REQUIREMENT —
Your task is to reproduce word for word the lines running from the line containing "bpy.data.objects.remove(obj)" to the line containing "SHIFT = np.array([1.2135, -1.2245, 0.0])", inclusive. Nothing else belongs in the answer.

MATERIAL PROVIDED —
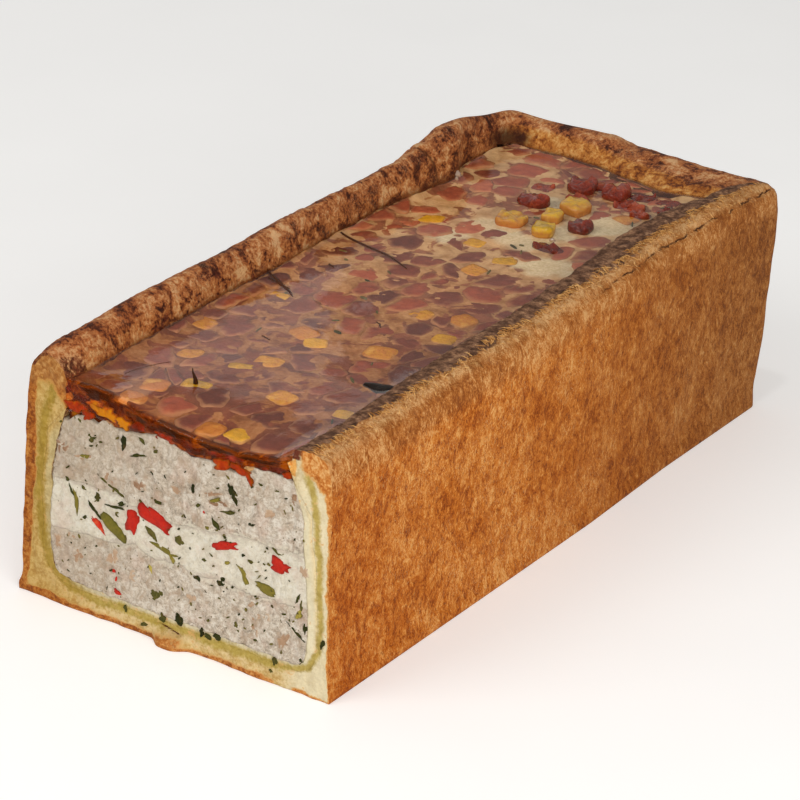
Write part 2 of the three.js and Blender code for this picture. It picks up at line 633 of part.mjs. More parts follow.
function chips(solid, list, seed) {
  return list.reduce((sum, [x, z, long, high, slant], i) => {
    const piece = { x, z, long, high, slant, sides: 6, seed: seed + i };
    return sum.add(cutPiece(piece, CHIP_PROUD, CHIP_DEPTH, 0));
  }, solid);
}

function pockets(solid, list) {
  const open = PIECE_PROUD + 2;
  return list.reduce((sum, piece) => sum.subtract(cutPiece(piece, open, PIECE_DEPTH, GAP)), solid);
}

// Jelly surface: level, with a meniscus up the rim, and dipping at the cut to its edge there.
function jellyTop(x, y) {
  const left = along(LEFT_FOOT, y);
  const right = along(RIGHT_FOOT, y);
  const creep = CREEP_LEFT * Math.exp(-Math.max(0, x - left) / CREEP_LENGTH)
    + CREEP_RIGHT * Math.exp(-Math.max(0, right - x) / CREEP_LENGTH);
  const level = jellyLevel(y) + creep + 0.12 * noise(x / 9, y / 9, 3);
  const dip = Math.exp(-((Math.max(0, y - DIP_Y) / DIP_LENGTH) ** DIP_POWER));
  return lerp(level, along(JELLY_EDGE, x), dip);
}

const inner = core(GAP);
const farceLower = inner
  .intersect(slab(() => 0, moved(mousseBottom, -GAP / 2), acrossSteps, lengthSteps))
  .subtract(fillingCutter);
const mousseBody = inner
  .intersect(slab(moved(mousseBottom, GAP / 2), moved(mousseTop, -GAP / 2), acrossSteps, lengthSteps))
  .subtract(fillingCutter);
const farceUpper = inner
  .intersect(slab(moved(mousseTop, GAP / 2), moved(farceTop, -GAP / 2), acrossSteps, lengthSteps))
  .subtract(fillingCutter);
const underJelly = slab(() => 0, moved(farceTop, GAP / 2), acrossSteps, lengthSteps);
const jellyRows = [-132, -106, -101, -96, -88, ...steps(-74, 132, 14)];
const jellyBlock = slab(() => 40, jellyTop, steps(-60, 60, 18), jellyRows);
const jellyBody = TOP_PIECES.reduce(
  (sum, piece) => sum.subtract(topPiece(piece, GAP)),
  inner.intersect(jellyBlock).subtract(underJelly).subtract(jellyCutter),
);

const COLOURS = {
  crust: 0xb5763c,
  pale_lining: 0xddd8b4,
  farce_lower: 0xc9beb0,
  mousse: 0xe6e2d2,
  farce_upper: 0xc9beb0,
  jelly: 0x9a6a55,
  pepper: 0xc8281c,
  bean: 0x8a8a34,
  cube: 0xd9a032,
  meat: 0x7c1f18,
};

function material(colour, roughness) {
  return new THREE.MeshStandardMaterial({ color: colour, roughness, metalness: 0 });
}

const solids = [
  ['crust', crustSolid(), material(COLOURS.crust, 0.75)],
  ['pale_lining', liningSolid(), material(COLOURS.pale_lining, 0.6)],
  ['farce_lower', pockets(chips(farceLower, LOWER_CHIPS, 40), CUT_PIECES), material(COLOURS.farce_lower, 0.6)],
  ['mousse', pockets(chips(mousseBody, MOUSSE_CHIPS, 60), CUT_PIECES), material(COLOURS.mousse, 0.55)],
  ['farce_upper', pockets(chips(farceUpper, UPPER_CHIPS, 80), CUT_PIECES), material(COLOURS.farce_upper, 0.6)],
  ['jelly', jellyBody, material(COLOURS.jelly, 0.12)],
];
CUT_PIECES.forEach((piece) => {
  const colour = piece.name.startsWith('bean') ? COLOURS.bean : COLOURS.pepper;
  solids.push([piece.name, cutPiece(piece, PIECE_PROUD, PIECE_DEPTH, 0), material(colour, 0.4)]);
});
TOP_PIECES.forEach((piece) => {
  const colour = piece.name.startsWith('cube') ? COLOURS.cube : COLOURS.meat;
  solids.push([piece.name, topPiece(piece, 0), material(colour, 0.35)]);
});

// The box of the whole is centred in plan and stands on z = 0.
const box = new THREE.Box3();
const loaf = new THREE.Group();
solids.forEach(([name, solid, skin]) => {
  const mesh = new THREE.Mesh(toGeometry(solid), skin);
  mesh.name = name;
  mesh.geometry.computeBoundingBox();
  box.union(mesh.geometry.boundingBox);
  loaf.add(mesh);
});
const centre = box.getCenter(new THREE.Vector3());
loaf.children.forEach((mesh) => mesh.geometry.translate(-centre.x, -centre.y, -box.min.z));

export default loaf;
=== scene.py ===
"""Pate en croute: the fine crust, the layered filling, and the jelly with what is set in it.

Lengths are millimetres as the part measures them: X across, Y along, Z up, the cut towards -Y.
"""
import math

import bpy
import numpy as np
from mathutils import Matrix, Vector


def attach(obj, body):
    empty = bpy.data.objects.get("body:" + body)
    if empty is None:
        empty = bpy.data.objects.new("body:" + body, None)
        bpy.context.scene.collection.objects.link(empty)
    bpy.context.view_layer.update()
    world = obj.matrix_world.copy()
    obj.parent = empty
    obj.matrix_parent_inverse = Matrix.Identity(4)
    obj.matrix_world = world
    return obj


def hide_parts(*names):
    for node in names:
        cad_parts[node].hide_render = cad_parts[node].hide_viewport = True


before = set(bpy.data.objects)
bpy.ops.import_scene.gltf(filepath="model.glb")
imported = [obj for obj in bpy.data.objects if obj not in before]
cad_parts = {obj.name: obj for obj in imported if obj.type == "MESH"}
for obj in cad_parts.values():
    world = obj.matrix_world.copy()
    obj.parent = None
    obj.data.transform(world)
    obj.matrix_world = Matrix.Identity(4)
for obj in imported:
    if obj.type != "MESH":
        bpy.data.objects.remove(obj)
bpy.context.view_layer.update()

MM = 0.001
# The part's box is centred in plan, so every point moves by this before it is built.
SHIFT = np.array([1.2135, -1.2245, 0.0])

# ---------------------------------------------------------------- sizes, as in the part
WALL_LEFT_X, WALL_RIGHT_X = -47.8, 46.0
LEFT_LEAN, RIGHT_LEAN = 2.2, 0.8
BACK_LOW_Y, BACK_HIGH_Y = 103.2, 110.8
# How far the foot of the right wall draws in towards the far end.
RIGHT_DRAW_IN = 1.3
FRONT_Y = -116.0
CUT_FOOT_Y, CUT_LEAN = -106.0, 0.05
CORNER_RADIUS = 4.4
FLANGE_OUT = 1.3
WALL_TOP_Z = 56.0
FLOOR_Z = 5.5
CAVITY_LEFT_X, CAVITY_RIGHT_X = -41.4, 42.3
CAVITY_LEFT_RADIUS, CAVITY_RIGHT_RADIUS = 10.0, 6.0
FARCE_FLOOR_Z = 7.2
FARCE_LEFT_RADIUS, FARCE_RIGHT_RADIUS = 7.7, 3.7
FARCE_START_X, FARCE_END_X = -37.5, 38.5
FILLING_BACK_Y = 95.0
JELLY_FRONT_Z, JELLY_BACK_Z = 58.2, 61.6

LEFT_CREST = [[-106, 64.2], [-94, 66.4], [-66, 68.1], [-35, 68.6], [-4, 69.9], [30, 70.1],
              [44, 70.7], [56, 72.5], [68, 75.2], [80, 76.2], [96, 72.6]]
BACK_CREST = [[-40, 70.4], [-30, 70.3], [-20, 69.7], [-10, 68.4], [0, 66.9], [12, 66.0],
              [26, 65.6], [40, 65.4]]
RIGHT_CREST = [[-106, 61.4], [-70, 62.3], [-25, 63.8], [10, 65.0], [45, 66.0], [80, 66.6],
               [98, 65.8]]
FRONT_CREST_Z = 64.0
LEFT_FOOT = [[-106, -33.2], [-70, -34.8], [-35, -36.4], [-12, -36.0], [5, -37.2], [31, -37.9],
             [52, -36.2], [64, -34.4], [74, -38.4], [90, -38.6]]
LEFT_FOOT_END_Y = 88.0
BACK_FOOT = [[-36, 96.6], [-22, 97.6], [-8, 95.6], [5, 91.8], [18, 88.8], [28, 90.6]]
RIGHT_FOOT = [[-106, 33.9], [-80, 33.9], [-45, 32.6], [-10, 33.4], [15, 32.4], [42, 29.8],
              [62, 30.6], [85, 33.0]]
FARCE_TOP = [[-42, 49.4], [-35.7, 49.7], [-33.4, 51.6], [-30.6, 52.4], [-26.4, 51.1],
             [-24.1, 53.1], [-18.8, 51.4], [-4.1, 53.0], [5.0, 50.7], [11.1, 51.5],
             [20.7, 50.2], [23.6, 53.1], [33.6, 53.4], [44, 53.0]]
MOUSSE_TOP = [[-44, 33.6], [-28.0, 34.4], [-17.0, 34.4], [-12.7, 33.0], [-5.7, 34.6],
              [-0.5, 32.2], [8.2, 33.2], [18.0, 34.7], [32.3, 35.2], [44, 36.2]]
MOUSSE_BOTTOM = [[-44, 20.4], [-26.9, 21.0], [-18.1, 21.5], [-11.4, 23.0], [-7.8, 21.3],
                 [2.2, 22.4], [5.4, 20.8], [14.5, 21.6], [20.6, 20.8], [31.0, 21.9], [44, 23.0]]
# Where the jelly's top meets the cut: height by x.
JELLY_EDGE = [[-33.5, 60.6], [-24.0, 60.5], [-16.0, 59.5], [-9.0, 57.2], [0.0, 56.0],
              [9.0, 55.4], [18.0, 56.0], [27.0, 56.8], [33.0, 58.8], [35.0, 59.6]]
JELLY_EDGE_Y, JELLY_LENGTH = -103.0, 206.0
# How high the jelly creeps up the foot of each rim, and how far in it reaches.
CREEP = {"left": (1.6, 3.4), "right": (0.7, 3.4), "back": (1.0, 3.0)}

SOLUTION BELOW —
        bpy.data.objects.remove(obj)
bpy.context.view_layer.update()

MM = 0.001
# The part's box is centred in plan, so every point moves by this before it is built.
SHIFT = np.array([1.2135, -1.2245, 0.0])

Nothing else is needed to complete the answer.